- [Requirement]: Scan the material below for the string "this", and copy every line where it shows up.

- [Rows]:
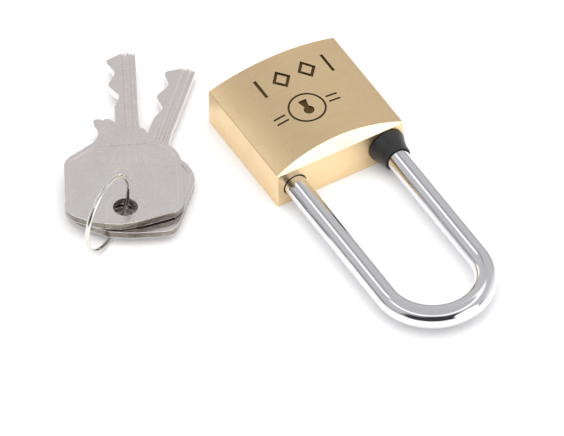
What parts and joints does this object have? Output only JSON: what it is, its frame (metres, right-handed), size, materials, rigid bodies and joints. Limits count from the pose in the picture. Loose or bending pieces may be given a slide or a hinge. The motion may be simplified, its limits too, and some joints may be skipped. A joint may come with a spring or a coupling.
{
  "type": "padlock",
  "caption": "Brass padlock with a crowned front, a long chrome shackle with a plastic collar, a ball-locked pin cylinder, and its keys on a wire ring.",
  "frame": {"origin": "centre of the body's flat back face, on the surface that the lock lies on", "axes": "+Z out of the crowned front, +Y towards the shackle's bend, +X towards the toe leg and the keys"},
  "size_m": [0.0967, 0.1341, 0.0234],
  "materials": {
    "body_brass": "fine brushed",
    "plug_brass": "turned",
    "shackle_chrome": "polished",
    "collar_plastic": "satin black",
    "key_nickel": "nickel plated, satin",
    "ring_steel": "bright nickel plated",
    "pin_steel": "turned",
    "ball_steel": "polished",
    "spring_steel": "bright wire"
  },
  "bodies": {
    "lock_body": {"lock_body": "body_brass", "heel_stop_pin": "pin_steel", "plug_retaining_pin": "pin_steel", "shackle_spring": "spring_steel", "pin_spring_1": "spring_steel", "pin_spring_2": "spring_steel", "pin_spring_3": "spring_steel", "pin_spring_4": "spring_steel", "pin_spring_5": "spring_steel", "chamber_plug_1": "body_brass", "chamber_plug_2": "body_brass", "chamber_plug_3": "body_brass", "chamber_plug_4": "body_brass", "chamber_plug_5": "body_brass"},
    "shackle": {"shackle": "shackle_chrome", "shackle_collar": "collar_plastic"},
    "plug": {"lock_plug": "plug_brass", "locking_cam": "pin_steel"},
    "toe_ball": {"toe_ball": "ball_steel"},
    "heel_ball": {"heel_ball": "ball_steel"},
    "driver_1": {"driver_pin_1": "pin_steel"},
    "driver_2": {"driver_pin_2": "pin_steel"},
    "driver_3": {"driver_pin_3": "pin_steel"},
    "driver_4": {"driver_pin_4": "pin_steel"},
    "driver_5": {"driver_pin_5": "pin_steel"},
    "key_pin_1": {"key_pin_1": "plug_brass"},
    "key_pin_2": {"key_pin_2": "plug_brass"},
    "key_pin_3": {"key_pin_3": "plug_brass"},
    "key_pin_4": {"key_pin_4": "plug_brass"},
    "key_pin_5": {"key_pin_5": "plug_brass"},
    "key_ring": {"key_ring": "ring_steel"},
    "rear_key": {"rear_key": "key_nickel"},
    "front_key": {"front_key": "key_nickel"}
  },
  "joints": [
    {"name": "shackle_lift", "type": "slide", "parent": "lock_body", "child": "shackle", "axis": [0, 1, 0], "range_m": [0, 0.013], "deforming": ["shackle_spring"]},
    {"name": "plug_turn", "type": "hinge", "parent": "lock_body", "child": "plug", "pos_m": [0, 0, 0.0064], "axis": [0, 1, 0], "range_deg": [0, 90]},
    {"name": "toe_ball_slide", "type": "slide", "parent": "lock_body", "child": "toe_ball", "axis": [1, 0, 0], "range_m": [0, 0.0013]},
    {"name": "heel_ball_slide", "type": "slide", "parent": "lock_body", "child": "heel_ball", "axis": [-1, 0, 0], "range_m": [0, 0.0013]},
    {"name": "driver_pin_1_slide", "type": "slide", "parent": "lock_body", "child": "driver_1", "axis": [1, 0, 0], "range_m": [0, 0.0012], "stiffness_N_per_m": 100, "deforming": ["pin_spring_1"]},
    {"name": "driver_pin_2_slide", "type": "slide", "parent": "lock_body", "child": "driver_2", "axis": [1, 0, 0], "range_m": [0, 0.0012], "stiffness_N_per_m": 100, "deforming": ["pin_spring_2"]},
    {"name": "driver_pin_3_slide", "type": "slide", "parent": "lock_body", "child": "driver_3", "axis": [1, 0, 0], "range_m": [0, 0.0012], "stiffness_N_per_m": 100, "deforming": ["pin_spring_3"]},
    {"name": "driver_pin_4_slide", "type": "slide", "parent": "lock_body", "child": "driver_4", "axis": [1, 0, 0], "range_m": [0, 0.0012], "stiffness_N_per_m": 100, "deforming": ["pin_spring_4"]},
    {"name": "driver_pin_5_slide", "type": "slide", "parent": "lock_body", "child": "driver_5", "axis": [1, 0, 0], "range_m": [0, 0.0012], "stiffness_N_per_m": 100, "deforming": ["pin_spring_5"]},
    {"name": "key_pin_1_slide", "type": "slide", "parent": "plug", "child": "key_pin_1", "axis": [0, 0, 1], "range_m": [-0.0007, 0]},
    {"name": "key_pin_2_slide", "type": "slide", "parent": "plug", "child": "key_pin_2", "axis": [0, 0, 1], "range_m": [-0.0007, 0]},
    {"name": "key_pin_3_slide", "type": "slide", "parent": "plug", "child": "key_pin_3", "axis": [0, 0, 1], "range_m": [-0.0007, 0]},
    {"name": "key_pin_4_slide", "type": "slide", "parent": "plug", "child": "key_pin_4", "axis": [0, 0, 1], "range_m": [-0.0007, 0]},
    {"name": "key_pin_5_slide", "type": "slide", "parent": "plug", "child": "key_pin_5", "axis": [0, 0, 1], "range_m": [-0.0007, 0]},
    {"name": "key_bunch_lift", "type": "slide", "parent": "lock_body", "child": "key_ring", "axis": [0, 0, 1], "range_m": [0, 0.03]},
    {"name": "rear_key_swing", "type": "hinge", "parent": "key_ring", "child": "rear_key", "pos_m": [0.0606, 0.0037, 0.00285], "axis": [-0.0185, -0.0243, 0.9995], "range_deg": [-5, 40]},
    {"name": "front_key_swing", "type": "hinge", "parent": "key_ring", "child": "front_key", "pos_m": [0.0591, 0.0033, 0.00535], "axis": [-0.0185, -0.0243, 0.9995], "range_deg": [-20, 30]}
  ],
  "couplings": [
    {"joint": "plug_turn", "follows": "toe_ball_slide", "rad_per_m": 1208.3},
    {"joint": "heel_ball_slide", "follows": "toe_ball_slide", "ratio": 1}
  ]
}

--

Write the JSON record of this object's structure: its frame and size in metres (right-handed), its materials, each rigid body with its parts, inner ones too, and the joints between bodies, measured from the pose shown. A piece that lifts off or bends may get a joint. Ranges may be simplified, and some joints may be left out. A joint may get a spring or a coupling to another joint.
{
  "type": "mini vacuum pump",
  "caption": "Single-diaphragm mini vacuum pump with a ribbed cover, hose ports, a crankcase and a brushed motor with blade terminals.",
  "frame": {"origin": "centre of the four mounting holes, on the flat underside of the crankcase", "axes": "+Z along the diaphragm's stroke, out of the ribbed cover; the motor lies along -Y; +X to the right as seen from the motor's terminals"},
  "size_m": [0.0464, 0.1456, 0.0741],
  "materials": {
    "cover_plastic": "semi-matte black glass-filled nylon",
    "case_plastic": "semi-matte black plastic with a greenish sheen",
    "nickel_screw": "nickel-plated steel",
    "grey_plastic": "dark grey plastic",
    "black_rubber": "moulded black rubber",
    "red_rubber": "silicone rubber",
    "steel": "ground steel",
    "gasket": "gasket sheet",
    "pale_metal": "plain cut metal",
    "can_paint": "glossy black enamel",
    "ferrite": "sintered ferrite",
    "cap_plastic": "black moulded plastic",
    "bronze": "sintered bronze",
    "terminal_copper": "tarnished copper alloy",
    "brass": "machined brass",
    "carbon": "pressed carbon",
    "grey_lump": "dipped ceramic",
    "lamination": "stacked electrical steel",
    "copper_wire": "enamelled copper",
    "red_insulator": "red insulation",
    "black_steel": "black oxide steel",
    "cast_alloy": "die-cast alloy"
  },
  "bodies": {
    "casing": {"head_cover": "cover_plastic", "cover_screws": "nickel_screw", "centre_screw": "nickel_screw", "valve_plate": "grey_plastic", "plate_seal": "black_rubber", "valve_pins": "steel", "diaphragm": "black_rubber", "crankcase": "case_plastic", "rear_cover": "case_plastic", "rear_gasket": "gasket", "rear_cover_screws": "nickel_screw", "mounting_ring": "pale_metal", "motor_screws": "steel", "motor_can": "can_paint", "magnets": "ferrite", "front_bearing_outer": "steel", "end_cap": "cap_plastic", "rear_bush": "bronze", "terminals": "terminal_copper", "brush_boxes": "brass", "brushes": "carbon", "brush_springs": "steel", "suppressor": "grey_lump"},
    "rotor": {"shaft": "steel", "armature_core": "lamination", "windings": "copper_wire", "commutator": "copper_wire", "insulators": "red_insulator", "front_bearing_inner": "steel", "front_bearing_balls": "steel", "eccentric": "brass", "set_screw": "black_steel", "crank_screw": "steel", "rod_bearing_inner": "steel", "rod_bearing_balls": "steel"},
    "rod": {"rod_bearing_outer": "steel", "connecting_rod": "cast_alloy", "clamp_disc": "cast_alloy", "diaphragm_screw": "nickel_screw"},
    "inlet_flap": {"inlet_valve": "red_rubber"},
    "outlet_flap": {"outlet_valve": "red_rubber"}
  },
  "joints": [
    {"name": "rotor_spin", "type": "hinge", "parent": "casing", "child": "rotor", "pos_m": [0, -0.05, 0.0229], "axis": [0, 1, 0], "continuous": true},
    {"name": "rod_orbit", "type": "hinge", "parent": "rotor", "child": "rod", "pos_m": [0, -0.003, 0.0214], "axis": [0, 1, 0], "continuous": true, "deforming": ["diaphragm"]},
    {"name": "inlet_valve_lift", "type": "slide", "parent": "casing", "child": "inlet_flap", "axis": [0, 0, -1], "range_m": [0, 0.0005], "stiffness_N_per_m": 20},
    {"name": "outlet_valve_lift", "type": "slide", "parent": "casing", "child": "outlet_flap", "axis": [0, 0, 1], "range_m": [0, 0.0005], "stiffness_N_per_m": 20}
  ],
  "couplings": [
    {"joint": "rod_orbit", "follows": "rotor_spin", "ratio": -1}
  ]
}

- [Expected answer]:
What parts and joints does this object have? Output only JSON: what it is, its frame (metres, right-handed), size, materials, rigid bodies and joints. Limits count from the pose in the picture. Loose or bending pieces may be given a slide or a hinge. The motion may be simplified, its limits too, and some joints may be skipped. A joint may come with a spring or a coupling.
Write the JSON record of this object's structure: its frame and size in metres (right-handed), its materials, each rigid body with its parts, inner ones too, and the joints between bodies, measured from the pose shown. A piece that lifts off or bends may get a joint. Ranges may be simplified, and some joints may be left out. A joint may get a spring or a coupling to another joint.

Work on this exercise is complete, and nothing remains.